===== Supplied entries

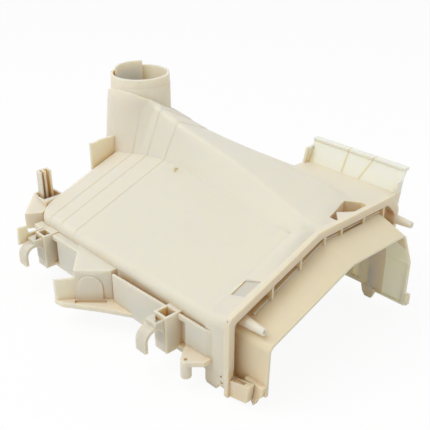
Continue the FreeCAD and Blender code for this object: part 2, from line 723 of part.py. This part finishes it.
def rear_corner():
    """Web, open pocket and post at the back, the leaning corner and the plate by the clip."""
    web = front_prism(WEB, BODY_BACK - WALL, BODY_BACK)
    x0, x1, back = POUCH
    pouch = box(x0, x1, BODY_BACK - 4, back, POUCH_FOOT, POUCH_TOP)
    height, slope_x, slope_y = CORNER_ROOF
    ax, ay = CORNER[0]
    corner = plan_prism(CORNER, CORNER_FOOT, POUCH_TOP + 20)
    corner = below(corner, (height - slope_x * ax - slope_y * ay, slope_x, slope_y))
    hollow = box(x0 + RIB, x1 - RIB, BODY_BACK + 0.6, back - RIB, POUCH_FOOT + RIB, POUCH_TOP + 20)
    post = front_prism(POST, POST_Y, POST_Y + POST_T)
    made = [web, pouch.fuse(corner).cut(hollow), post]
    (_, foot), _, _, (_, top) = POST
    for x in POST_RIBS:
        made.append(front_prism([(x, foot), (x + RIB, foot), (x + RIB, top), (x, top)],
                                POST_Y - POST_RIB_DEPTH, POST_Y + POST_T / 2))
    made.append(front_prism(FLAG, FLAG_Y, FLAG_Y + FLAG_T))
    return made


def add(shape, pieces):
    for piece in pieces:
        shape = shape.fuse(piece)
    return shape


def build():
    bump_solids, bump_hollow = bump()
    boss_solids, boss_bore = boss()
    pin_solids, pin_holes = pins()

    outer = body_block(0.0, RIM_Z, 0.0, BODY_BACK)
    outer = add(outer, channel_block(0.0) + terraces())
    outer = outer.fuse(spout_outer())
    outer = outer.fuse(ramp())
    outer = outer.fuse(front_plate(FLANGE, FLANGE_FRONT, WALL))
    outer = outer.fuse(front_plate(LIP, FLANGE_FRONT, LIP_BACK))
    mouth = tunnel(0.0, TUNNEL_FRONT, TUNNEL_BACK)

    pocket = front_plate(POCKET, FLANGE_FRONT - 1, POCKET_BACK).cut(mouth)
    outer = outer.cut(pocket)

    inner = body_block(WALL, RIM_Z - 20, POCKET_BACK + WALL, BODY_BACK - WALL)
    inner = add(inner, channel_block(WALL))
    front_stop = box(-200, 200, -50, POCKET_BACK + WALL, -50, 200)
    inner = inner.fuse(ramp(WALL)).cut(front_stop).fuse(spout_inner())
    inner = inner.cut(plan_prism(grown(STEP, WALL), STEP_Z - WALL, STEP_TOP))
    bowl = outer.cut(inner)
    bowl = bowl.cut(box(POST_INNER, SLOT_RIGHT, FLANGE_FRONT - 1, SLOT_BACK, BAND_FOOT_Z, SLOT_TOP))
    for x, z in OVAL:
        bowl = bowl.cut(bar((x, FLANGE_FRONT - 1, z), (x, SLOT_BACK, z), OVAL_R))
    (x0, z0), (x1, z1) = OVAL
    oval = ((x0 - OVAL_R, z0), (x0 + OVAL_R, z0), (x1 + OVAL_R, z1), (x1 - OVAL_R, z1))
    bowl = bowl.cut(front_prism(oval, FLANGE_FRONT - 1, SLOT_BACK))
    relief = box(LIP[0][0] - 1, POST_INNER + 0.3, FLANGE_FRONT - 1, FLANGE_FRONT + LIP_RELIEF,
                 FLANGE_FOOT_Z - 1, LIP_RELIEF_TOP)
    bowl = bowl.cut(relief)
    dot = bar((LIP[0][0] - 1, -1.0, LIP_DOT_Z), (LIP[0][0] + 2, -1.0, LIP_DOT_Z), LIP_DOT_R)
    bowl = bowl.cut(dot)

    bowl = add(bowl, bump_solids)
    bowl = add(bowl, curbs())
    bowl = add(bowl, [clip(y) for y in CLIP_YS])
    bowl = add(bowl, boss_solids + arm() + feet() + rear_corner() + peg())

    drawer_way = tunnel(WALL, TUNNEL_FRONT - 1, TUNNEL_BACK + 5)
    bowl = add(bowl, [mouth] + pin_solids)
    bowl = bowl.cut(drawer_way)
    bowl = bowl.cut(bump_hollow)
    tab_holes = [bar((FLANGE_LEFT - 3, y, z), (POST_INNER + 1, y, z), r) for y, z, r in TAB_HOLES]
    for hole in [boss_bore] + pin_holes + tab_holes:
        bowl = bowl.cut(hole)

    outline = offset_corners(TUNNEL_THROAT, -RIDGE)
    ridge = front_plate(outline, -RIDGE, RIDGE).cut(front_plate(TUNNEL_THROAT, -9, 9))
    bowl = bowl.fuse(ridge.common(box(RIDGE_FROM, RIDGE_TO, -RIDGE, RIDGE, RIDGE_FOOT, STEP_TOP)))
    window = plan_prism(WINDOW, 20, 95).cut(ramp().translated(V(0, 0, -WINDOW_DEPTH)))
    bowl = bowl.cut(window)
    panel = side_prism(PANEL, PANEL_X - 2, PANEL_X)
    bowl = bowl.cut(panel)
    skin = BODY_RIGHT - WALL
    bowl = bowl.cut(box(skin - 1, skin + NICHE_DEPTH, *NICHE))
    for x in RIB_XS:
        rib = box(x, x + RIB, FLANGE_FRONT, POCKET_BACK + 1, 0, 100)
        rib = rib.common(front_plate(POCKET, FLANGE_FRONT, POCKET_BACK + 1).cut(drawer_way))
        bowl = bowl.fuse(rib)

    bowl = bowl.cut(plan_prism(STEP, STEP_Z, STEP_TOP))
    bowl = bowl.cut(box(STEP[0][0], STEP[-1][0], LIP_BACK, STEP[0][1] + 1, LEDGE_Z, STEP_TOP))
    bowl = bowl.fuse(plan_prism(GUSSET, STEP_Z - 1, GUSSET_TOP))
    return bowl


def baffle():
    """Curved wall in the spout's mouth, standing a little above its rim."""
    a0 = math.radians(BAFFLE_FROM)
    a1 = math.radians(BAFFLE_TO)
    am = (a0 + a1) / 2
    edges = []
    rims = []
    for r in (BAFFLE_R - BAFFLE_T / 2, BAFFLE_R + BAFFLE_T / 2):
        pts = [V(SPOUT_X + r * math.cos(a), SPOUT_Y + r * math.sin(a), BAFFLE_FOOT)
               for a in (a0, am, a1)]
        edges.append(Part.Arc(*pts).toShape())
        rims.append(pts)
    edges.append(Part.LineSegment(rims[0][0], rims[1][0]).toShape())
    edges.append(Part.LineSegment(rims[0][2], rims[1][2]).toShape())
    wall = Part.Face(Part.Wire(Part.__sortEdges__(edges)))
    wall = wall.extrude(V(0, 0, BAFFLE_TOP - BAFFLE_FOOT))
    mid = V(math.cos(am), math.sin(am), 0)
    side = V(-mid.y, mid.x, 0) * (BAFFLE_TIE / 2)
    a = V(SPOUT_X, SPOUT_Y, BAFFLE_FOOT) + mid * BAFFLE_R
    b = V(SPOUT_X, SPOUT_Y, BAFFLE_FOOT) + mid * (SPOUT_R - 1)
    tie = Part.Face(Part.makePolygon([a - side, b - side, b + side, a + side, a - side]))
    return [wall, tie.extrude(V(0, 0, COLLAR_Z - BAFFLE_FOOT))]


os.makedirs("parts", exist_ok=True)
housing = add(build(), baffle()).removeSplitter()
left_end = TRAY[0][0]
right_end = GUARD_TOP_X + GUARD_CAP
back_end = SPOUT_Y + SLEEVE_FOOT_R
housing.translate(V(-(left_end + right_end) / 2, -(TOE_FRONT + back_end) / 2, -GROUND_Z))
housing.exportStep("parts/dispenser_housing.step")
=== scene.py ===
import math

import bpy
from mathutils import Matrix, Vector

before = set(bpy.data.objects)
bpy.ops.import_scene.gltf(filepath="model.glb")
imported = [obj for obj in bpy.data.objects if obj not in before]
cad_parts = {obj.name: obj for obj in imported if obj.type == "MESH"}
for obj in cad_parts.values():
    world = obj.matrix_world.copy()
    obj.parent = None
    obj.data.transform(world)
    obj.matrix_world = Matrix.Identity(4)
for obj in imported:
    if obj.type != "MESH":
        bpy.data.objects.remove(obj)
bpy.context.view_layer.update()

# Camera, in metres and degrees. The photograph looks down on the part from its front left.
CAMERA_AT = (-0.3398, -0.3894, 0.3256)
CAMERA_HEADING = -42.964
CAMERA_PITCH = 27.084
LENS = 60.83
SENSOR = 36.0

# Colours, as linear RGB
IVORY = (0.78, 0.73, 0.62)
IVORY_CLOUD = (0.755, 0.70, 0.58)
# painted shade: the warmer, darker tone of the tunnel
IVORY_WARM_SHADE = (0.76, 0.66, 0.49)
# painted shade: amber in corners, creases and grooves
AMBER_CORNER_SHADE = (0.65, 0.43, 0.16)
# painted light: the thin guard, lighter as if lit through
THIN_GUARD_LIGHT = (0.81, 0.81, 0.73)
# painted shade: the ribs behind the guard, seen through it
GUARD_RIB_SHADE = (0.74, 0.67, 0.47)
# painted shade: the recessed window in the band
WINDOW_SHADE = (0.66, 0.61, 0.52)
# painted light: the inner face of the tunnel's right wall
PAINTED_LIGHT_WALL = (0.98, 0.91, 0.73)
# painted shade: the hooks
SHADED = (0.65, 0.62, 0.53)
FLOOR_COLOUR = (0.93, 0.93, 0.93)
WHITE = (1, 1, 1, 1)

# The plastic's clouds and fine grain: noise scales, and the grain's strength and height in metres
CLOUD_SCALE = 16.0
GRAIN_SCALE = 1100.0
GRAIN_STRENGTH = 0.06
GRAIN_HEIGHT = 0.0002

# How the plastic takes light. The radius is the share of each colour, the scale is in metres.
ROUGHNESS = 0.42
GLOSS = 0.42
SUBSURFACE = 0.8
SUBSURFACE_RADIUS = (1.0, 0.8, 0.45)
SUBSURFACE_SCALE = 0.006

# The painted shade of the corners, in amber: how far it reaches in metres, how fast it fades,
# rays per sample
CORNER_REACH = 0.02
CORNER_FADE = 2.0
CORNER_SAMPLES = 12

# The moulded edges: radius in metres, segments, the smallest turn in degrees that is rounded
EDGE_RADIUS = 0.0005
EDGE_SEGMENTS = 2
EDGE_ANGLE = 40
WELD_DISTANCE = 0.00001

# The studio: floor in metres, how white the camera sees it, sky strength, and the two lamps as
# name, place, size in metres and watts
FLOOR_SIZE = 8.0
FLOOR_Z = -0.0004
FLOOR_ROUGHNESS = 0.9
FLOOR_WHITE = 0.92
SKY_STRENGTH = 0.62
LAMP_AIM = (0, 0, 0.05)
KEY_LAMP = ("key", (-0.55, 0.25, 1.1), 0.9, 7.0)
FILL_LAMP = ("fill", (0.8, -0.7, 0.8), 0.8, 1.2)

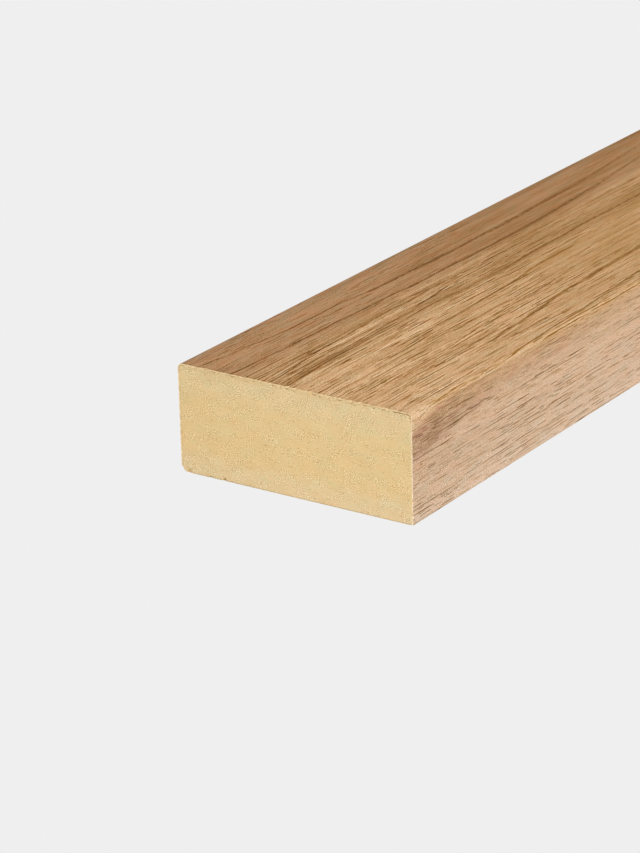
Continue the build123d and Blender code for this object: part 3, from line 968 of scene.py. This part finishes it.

==========

Problem details
From the records above, extract exactly and only the lines that begin at the line with "right_end = GUARD_TOP_X + GUARD_CAP" and stop after the line with "SUBSURFACE_SCALE = 0.006".

Answer to the problem
right_end = GUARD_TOP_X + GUARD_CAP
back_end = SPOUT_Y + SLEEVE_FOOT_R
housing.translate(V(-(left_end + right_end) / 2, -(TOE_FRONT + back_end) / 2, -GROUND_Z))
housing.exportStep("parts/dispenser_housing.step")
=== scene.py ===
import math

import bpy
from mathutils import Matrix, Vector

before = set(bpy.data.objects)
bpy.ops.import_scene.gltf(filepath="model.glb")
imported = [obj for obj in bpy.data.objects if obj not in before]
cad_parts = {obj.name: obj for obj in imported if obj.type == "MESH"}
for obj in cad_parts.values():
    world = obj.matrix_world.copy()
    obj.parent = None
    obj.data.transform(world)
    obj.matrix_world = Matrix.Identity(4)
for obj in imported:
    if obj.type != "MESH":
        bpy.data.objects.remove(obj)
bpy.context.view_layer.update()

# Camera, in metres and degrees. The photograph looks down on the part from its front left.
CAMERA_AT = (-0.3398, -0.3894, 0.3256)
CAMERA_HEADING = -42.964
CAMERA_PITCH = 27.084
LENS = 60.83
SENSOR = 36.0

# Colours, as linear RGB
IVORY = (0.78, 0.73, 0.62)
IVORY_CLOUD = (0.755, 0.70, 0.58)
# painted shade: the warmer, darker tone of the tunnel
IVORY_WARM_SHADE = (0.76, 0.66, 0.49)
# painted shade: amber in corners, creases and grooves
AMBER_CORNER_SHADE = (0.65, 0.43, 0.16)
# painted light: the thin guard, lighter as if lit through
THIN_GUARD_LIGHT = (0.81, 0.81, 0.73)
# painted shade: the ribs behind the guard, seen through it
GUARD_RIB_SHADE = (0.74, 0.67, 0.47)
# painted shade: the recessed window in the band
WINDOW_SHADE = (0.66, 0.61, 0.52)
# painted light: the inner face of the tunnel's right wall
PAINTED_LIGHT_WALL = (0.98, 0.91, 0.73)
# painted shade: the hooks
SHADED = (0.65, 0.62, 0.53)
FLOOR_COLOUR = (0.93, 0.93, 0.93)
WHITE = (1, 1, 1, 1)

# The plastic's clouds and fine grain: noise scales, and the grain's strength and height in metres
CLOUD_SCALE = 16.0
GRAIN_SCALE = 1100.0
GRAIN_STRENGTH = 0.06
GRAIN_HEIGHT = 0.0002

# How the plastic takes light. The radius is the share of each colour, the scale is in metres.
ROUGHNESS = 0.42
GLOSS = 0.42
SUBSURFACE = 0.8
SUBSURFACE_RADIUS = (1.0, 0.8, 0.45)
SUBSURFACE_SCALE = 0.006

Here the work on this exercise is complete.